═══ Dataset extract

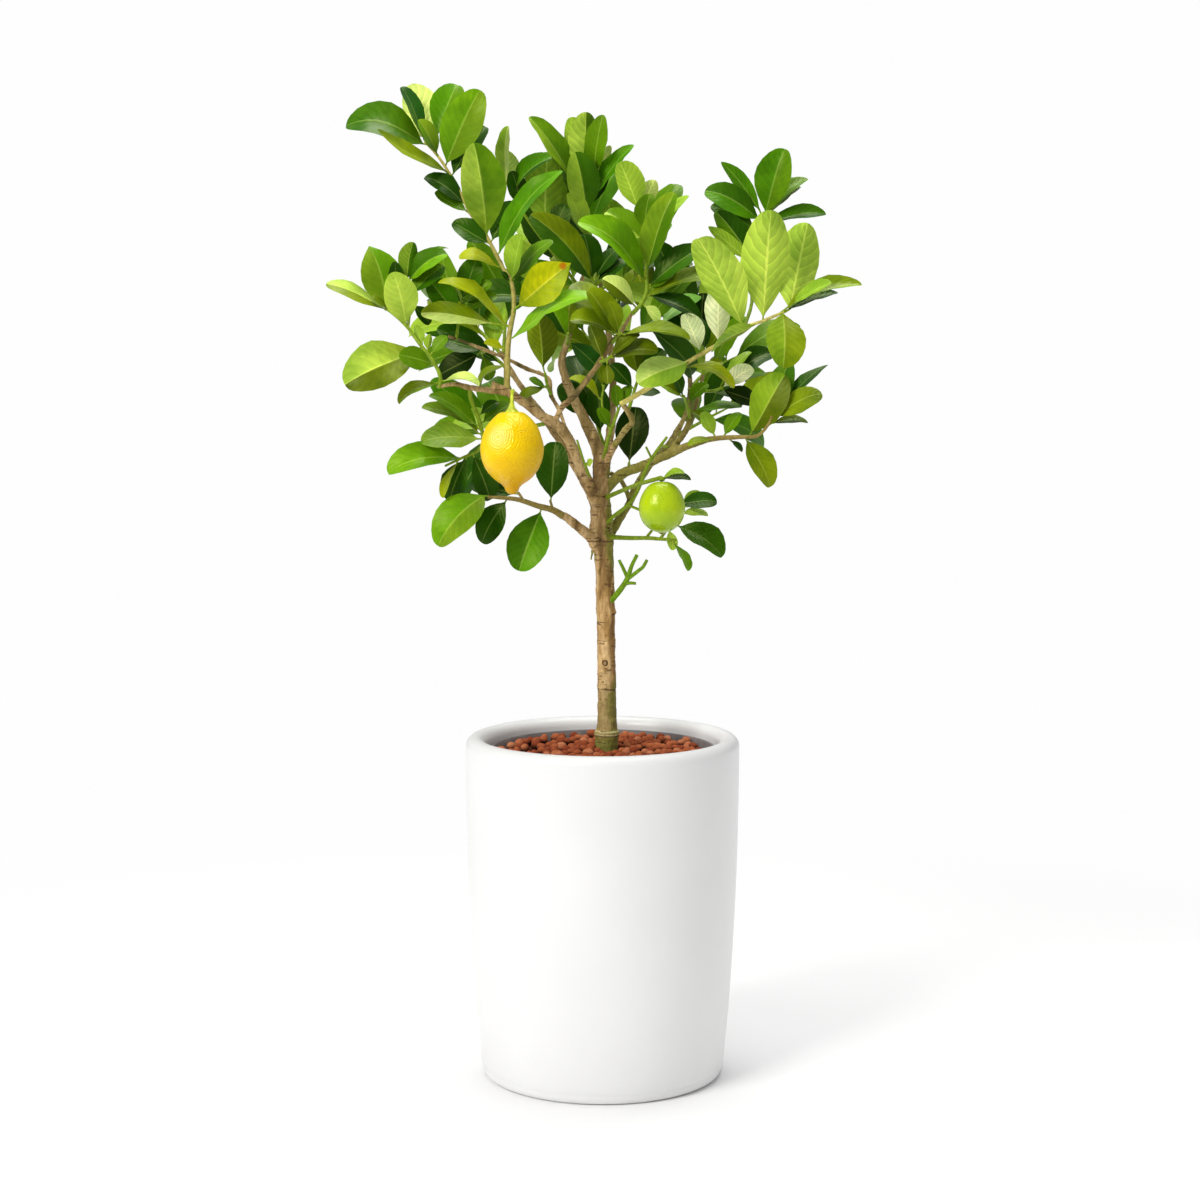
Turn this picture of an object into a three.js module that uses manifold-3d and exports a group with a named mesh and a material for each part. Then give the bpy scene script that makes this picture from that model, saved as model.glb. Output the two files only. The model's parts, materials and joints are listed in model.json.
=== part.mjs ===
// A young lemon tree in a white planter. Millimetres, +Z up, the front faces -Y.
// The origin is the middle of the flat bottom of the planter.
import * as THREE from "three";
import { mergeVertices } from "three/addons/utils/BufferGeometryUtils.js";
import Module from "manifold-3d";

const wasm = await Module();
wasm.setup();

// ---------------------------------------------------------------- driving dimensions

const GAP = 0.3; // between pieces that touch

const PLANTER = {
  height: 345,
  rimCrest: 127.6, // radius of the crest of the rolled rim
  rimTube: 9.8, // radius of the roll itself
  innerWall: 117.5,
  straight: 30, // how far the inner wall goes straight down from the roll
  innerTaper: 9, // and how much narrower it is at the floor
  floor: 12,
  base: 114, // radius of the flat bottom
  corner: 7, // rounding of the bottom edge
  // outer wall from the bottom edge to the rim: radius, height
  wall: [[124.4, 30], [130, 96], [134.6, 182], [137, 280]],
  sides: 32,
};

const LINER = { rim: 113.5, base: 97, top: 333, wall: 2, lip: 3, lipDepth: 9, sides: 30 };

const GRANULES = {
  bed: 318, // height of the filled body under the top layer
  low: 322, // between two granules at the edge of the bed
  high: 329.5, // crown of a granule there
  heap: 4, // how much higher the middle of the bed is
  uneven: 4,
  pitch: 18.5,
  depth: 10, // how far the top layer sinks into the filled body
  seed: 7,
};

const TRUNK = { foot: 262, sides: 9, holeSides: 14, holeMargin: 1.5, thickLimb: 4, limbSides: [6, 4] };

const LEMON = { place: [512, 452, -68], radius: 30.2, length: 79, sides: 16 };
const GREEN_LEMON = { place: [662, 507, -57], radius: 22.2, length: 50, sides: 14 };

const LEAF = {
  seen: 1.06, // drawn width over the width in the front view
  steepest: 0.36, // least share of a blade's width that the front view is taken to show
  rows: [0.2, 0.52, 0.83], // share of the blade's length at each row of points
  fewRows: [0.3, 0.7], // the same for a small or hidden leaf, whose blade starts at its stem
  smallest: 60, // mm, a leaf under this length has few rows
  thickness: 1.5, // at the midrib, down to the edges
  petiole: 0.85, // half width of the leaf stalk at the blade
  root: 0.3, // and inside the stem
  shortStalk: 5,
  stalkAhead: 0.35, // a stalk less in line with its blade than this is redrawn in line with it
  fold: 0.28, // radians that each half rises from the midrib
  widest: 0.68, // of the length
  fullness: 0.62, // 1 gives a sine outline, and less gives a rounder one
};

const STEM_SIDES = 3;

// A leaf that would cross another twig's leaf turns this far to the back or the front at its tip.
const SWINGS = [0, -8, 8, -16, 16, -24, 24, -34, 34, -45, 45];

// ---------------------------------------------------------------- the picture frame

// Twigs and leaves are placed by hand in a front view of 1200 by 1200 units, where one unit is one millimetre in
// the plane of the trunk. u runs to the right and v runs down. y is the depth, which is less towards the viewer.
const VIEW = { distance: 2420, height: 736, aside: -2.6, pitch: THREE.MathUtils.degToRad(6), focal: 2433.3, middle: 600 };
const LAYER = 1.7; // mm of depth for one layer of a route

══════

• _Your objective_: Tally the lines of the listing in which the word "each" occurs, and state the total alone.

• _Solution below_: 3